A parallel implementation of LMS adaptive filter in hardware for landmine detection

Abstract

Due to the sequential nature of software implementations of the least mean square (LMS) algorithm for processing ground penetrating radar (GPR) signals for landmine detection on uni-processor computers, search area coverage rates are lower than operational needs demand. Since hardware implementations can achieve concurrent execution through parallelization of computational elements, the penalty on execution speed due to sequential execution can be ameliorated. This paper describes a hardware implementation of LMS in a field programmable gate array (FPGA) based on a fully parallel and regular computing architecture.
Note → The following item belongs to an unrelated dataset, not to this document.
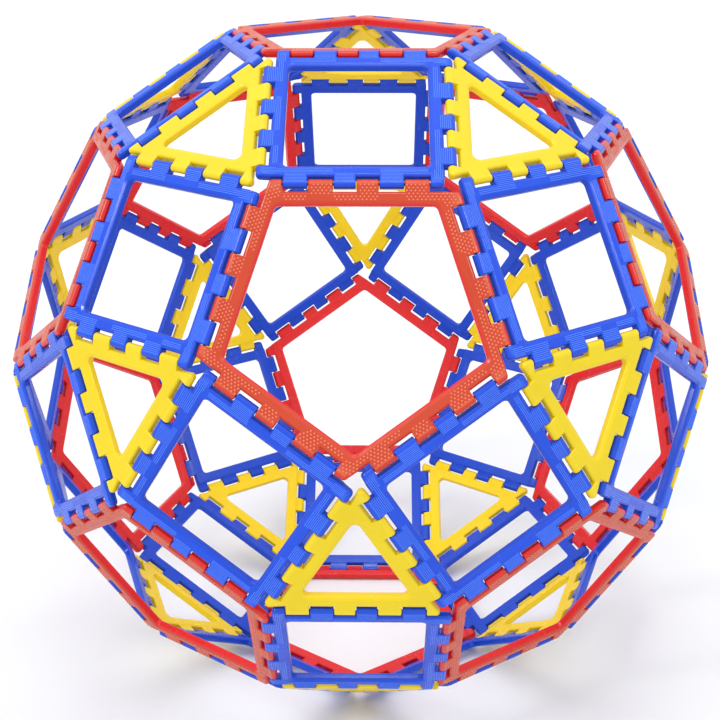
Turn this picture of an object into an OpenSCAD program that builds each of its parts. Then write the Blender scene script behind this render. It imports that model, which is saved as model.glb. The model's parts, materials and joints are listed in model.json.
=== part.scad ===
// Ball climber of clip-together hinged panels: 12 pentagons, 30 squares and 20 triangles of one edge length
// close into a rhombicosidodecahedron that stands on its base pentagon. Each panel is an open frame whose
// fingers interleave with its neighbours' fingers on the shared edge, which is their hinge line.
// Origin: the floor, under the ball's centre. +Z is up and -Y is the front.

/* [Panels] */
// Edge length of every panel, from hinge line to hinge line
edge = 310; // [240:5:400]
// Thickness of a panel's frame
panel_t = 16.5; // [14:0.5:20]
// Distance from the hinge line to the frame's outer side
bar_start = 12.4; // [11:0.1:16]
// Width of the frame's bars
bar_w = 23.2; // [18:0.1:34]
// Radius of the corners of a panel's opening
opening_r = 9.5; // [4:0.5:16]

/* [Hinge fingers] */
// Diameter of the round knuckle at a finger's end
knuckle_d = 16; // [13:0.2:17]
// Thickness of a finger between its knuckle and the frame
finger_t = 15.2; // [12:0.2:16]
// Space left at each side of a finger, half of the gap between two fingers
side_gap = 0.8; // [0.7:0.1:1.5]
// Distance from a panel's vertex to the round tip of its corner finger
corner_gap = 14; // [9:0.5:16]
// Width of a corner finger as a share of a whole finger
corner_share = 0.56; // [0.5:0.02:0.8]
// Width of the middle finger as a share of a whole finger
middle_share = 0.9; // [0.7:0.05:1.1]

/* [Colours] */
// Pentagon panels
pentagon_colour = "#d93a27"; // ["#d93a27":red, "#e2703a":orange]
// Square panels
square_colour = "#2a55e0"; // ["#2a55e0":blue, "#2f8f4e":green]
// Triangle panels
triangle_colour = "#f7dc30"; // ["#f7dc30":yellow, "#f2efe6":white]

/* [Hidden] */
$fn = 48;
RING = 5;
WAIST = 10;
TURN = 360 / RING;

knuckle_r = knuckle_d / 2;
bar_end = bar_start + bar_w;
// From the middle of an edge to its corner gap come a middle finger, two whole ones and a corner finger,
// each either this panel's or, on the other half, its neighbour's
pitch = (edge / 2 - corner_gap) / (2 + middle_share + corner_share);
middle_w = middle_share * pitch;
// Where the whole fingers end, and where the corner finger's round tip has its centre
row_x = middle_w + 2 * pitch;
tip_x = edge / 2 - corner_gap - knuckle_r;
// How far a finger runs into its bar
root_d = 2;
// A tip a little under the knuckle's radius meets it in a clean edge. The corner finger's outer side leaves
// the round tip at this angle from the hinge line
tip_r = knuckle_r - 0.05;
tip_turn = 30;
arc_steps = 6;

// The ball: distance from its centre to a vertex and to the middle of a panel, and the pentagons' directions
vertex_dist = edge / 2 * sqrt(11 + 4 * sqrt(5));
centre_h = panel_dist(5) + panel_t / 2;
PENTAGON_EL = atan(0.5);
TOP = [0, 0, 1];
BASE = [0, 0, -1];

function apothem(sides) = edge / (2 * tan(180 / sides));
// Where the corner of an outline that lies a depth inside the edges is, along the edge
function corner_x(sides, depth) = depth * tan(180 / sides) - edge / 2;
function panel_dist(sides) = sqrt(pow(vertex_dist, 2) - pow(edge / (2 * sin(180 / sides)), 2));
function unit(v) = v / norm(v);
function heading(az, el) = [cos(el) * cos(az), cos(el) * sin(az), sin(el)];
function upper(i) = heading(-90 + TURN * (i - 1), PENTAGON_EL);
function lower(i) = heading(-54 + TURN * (i - 1), -PENTAGON_EL);

// Corners of a regular outline with its sides at a distance, the first side square to +Y
function outline(sides, dist) =
    [for (i = [0:sides - 1]) let (a = 90 + 180 / sides + 360 / sides * i) dist / cos(180 / sides) * [cos(a), sin(a)]];

// The same outline with each corner turned on a radius
function round_outline(sides, dist, r) =
    [for (i = [0:sides - 1], s = [0:arc_steps])
        let (a = 90 + 180 / sides + 360 / sides * i, b = a + (s / arc_steps - 0.5) * 360 / sides)
        (dist - r) / cos(180 / sides) * [cos(a), sin(a)] + r * [cos(b), sin(b)]];

// One finger between two places along the hinge line, with its knuckle on the line
module finger(x_low, x_high) {
    translate([x_low, -bar_start - root_d, -finger_t / 2])
        cube([x_high - x_low, bar_start + root_d, finger_t]);
    translate([x_low, 0, 0])
        rotate([0, 90, 0]) cylinder(r = knuckle_r, h = x_high - x_low);
}

// The narrow finger at a corner: its tip is round and its outer side runs to the outer corner of the frame
module corner_finger(sides) {
    x_in = -row_x - side_gap;
    root_y = -bar_start - root_d;
    linear_extrude(finger_t, center = true)
        polygon([[-tip_x, 0], [x_in, 0], [x_in, root_y], [corner_x(sides, -root_y), root_y],
                 [corner_x(sides, bar_start), -bar_start],
                 [-tip_x - tip_r * cos(tip_turn), -tip_r * sin(tip_turn)]]);
    translate([-tip_x, 0, 0]) {
        rotate([0, 90, 0]) cylinder(r = knuckle_r, h = x_in + tip_x);
        sphere(r = tip_r);
    }
}

// The fingers of one edge, which is square to +Y. A panel turned face to face fills the gaps between them
module edge_fingers(sides) {
    for (span = [[row_x - pitch, row_x], [0, middle_w], [-middle_w - pitch, -middle_w]])
        finger(span[0] + side_gap, span[1] - side_gap);
    corner_finger(sides);
}

// A whole panel: an open frame with fingers on every edge, its outer side towards +Z
module panel(sides) {
    difference() {
        linear_extrude(panel_t, center = true) polygon(outline(sides, apothem(sides) - bar_start));
        linear_extrude(panel_t + 2, center = true)
            polygon(round_outline(sides, apothem(sides) - bar_end, opening_r));
    }
    for (i = [0:sides - 1])
        rotate(360 / sides * i) translate([0, apothem(sides), 0]) edge_fingers(sides);
}

// Puts a panel in the ball: it faces a direction, and its first edge lies towards another
module place(sides, facing, toward) {
    z = unit(facing);
    y = unit(toward - (toward * z) * z);
    x = cross(y, z);
    p = panel_dist(sides) * z + [0, 0, centre_h];
    multmatrix([[x[0], y[0], z[0], p[0]], [x[1], y[1], z[1], p[1]], [x[2], y[2], z[2], p[2]], [0, 0, 0, 1]])
        panel(sides);
}

module pentagon(facing, toward) { color(pentagon_colour) place(5, facing, toward); }
// A square lies between two pentagons, and a triangle between three
module square_between(a, b) { color(square_colour) place(4, a + b, a - b); }
module triangle_between(a, b, c) { color(triangle_colour) place(3, a + b + c, -a); }

module top_pentagon() { pentagon(TOP, upper(1)); }
module upper_pentagon(i) { pentagon(upper(i), TOP); }
module lower_pentagon(i) { pentagon(lower(i), BASE); }
module base_pentagon() { pentagon(BASE, lower(1)); }

module crown_square(i) { square_between(TOP, upper(i)); }
module shoulder_square(i) { square_between(upper(i), upper(i + 1)); }
// Odd waist squares lie to the left of an upper pentagon's lower corner, even ones to its right
module waist_square(i) { square_between(upper(ceil(i / 2)), lower(floor(i / 2))); }
module hip_square(i) { square_between(lower(i), lower(i - 1)); }
module foot_square(i) { square_between(lower(i), BASE); }

module crown_triangle(i) { triangle_between(TOP, upper(i), upper(i + 1)); }
module upper_triangle(i) { triangle_between(lower(i), upper(i), upper(i + 1)); }
module lower_triangle(i) { triangle_between(upper(i), lower(i - 1), lower(i)); }
// Five separate panels, one under each lower triangle, between the base and two lower pentagons
module foot_triangles() { for (i = [1:RING]) triangle_between(BASE, lower(i - 1), lower(i)); }

top_pentagon();
base_pentagon();
foot_triangles();
for (i = [1:RING]) {
    upper_pentagon(i);
    lower_pentagon(i);
    crown_square(i);
    shoulder_square(i);
    hip_square(i);
    foot_square(i);
    crown_triangle(i);
    upper_triangle(i);
    lower_triangle(i);
}
for (i = [1:WAIST]) {
    waist_square(i);
}
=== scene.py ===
"""Looks of the ball climber: 62 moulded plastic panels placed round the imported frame.

Three master panels (pentagon, square, triangle) are built in millimetres in a panel's own frame, outer side
towards +Z and first edge towards +Y, then one copy stands in for each CAD panel.
"""

import json
import math

import bmesh
import bpy
from mathutils import Matrix, Quaternion, Vector


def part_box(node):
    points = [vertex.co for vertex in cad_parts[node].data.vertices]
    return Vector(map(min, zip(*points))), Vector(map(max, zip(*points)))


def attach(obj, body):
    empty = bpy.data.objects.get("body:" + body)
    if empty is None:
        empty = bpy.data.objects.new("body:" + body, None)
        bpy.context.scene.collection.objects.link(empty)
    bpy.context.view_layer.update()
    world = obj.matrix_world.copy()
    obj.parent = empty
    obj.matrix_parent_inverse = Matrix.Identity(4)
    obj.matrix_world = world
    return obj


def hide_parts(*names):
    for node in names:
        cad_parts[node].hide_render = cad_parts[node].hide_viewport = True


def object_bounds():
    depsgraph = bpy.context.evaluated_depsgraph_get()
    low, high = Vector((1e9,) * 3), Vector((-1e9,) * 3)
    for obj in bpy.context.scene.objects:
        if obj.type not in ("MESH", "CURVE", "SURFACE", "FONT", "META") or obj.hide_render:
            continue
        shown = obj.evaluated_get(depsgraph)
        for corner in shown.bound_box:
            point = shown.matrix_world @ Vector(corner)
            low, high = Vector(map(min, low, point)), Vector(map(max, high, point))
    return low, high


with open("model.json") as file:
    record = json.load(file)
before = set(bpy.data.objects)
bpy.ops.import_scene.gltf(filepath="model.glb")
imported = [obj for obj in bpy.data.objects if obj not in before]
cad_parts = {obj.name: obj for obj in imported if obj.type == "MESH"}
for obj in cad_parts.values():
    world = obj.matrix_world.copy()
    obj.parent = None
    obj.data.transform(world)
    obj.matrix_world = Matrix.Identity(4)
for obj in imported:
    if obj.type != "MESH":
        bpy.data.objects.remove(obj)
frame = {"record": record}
cad_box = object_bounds()

# ---------------------------------------------------------------- sizes from the frame, in millimetres
MM = 0.001
RING = 5
WAIST = 10
TURN = 360 / RING
top_low, top_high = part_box("top_pentagon")
PANEL_T = (top_high.z - top_low.z) / MM
CENTRE_H = (cad_box[0].z + cad_box[1].z) / 2 / MM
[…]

The architecture presented is designed specifically for data collected utilizing the NIITEK Ground Penetrating Radar (GPR), however, due to the regular architecture, this design can be easily modified to suit other sensor data formats. This paper also demonstrates quantitatively the increase in throughput achieved by an implementation on a reconfigurable FPGA compared to the same implementation in sequential software. Finally, we address how reconfigurable hardware can be integrated into an existing detection system. Here, computationally intensive tasks are scheduled to execute on hardware, thereby freeing up a processor to perform other scheduled tasks. This is achieved by embedding field programmable gate array (FPGA) board specific host-to-FPGA application programmer interface (API) calls into an existing software detection system.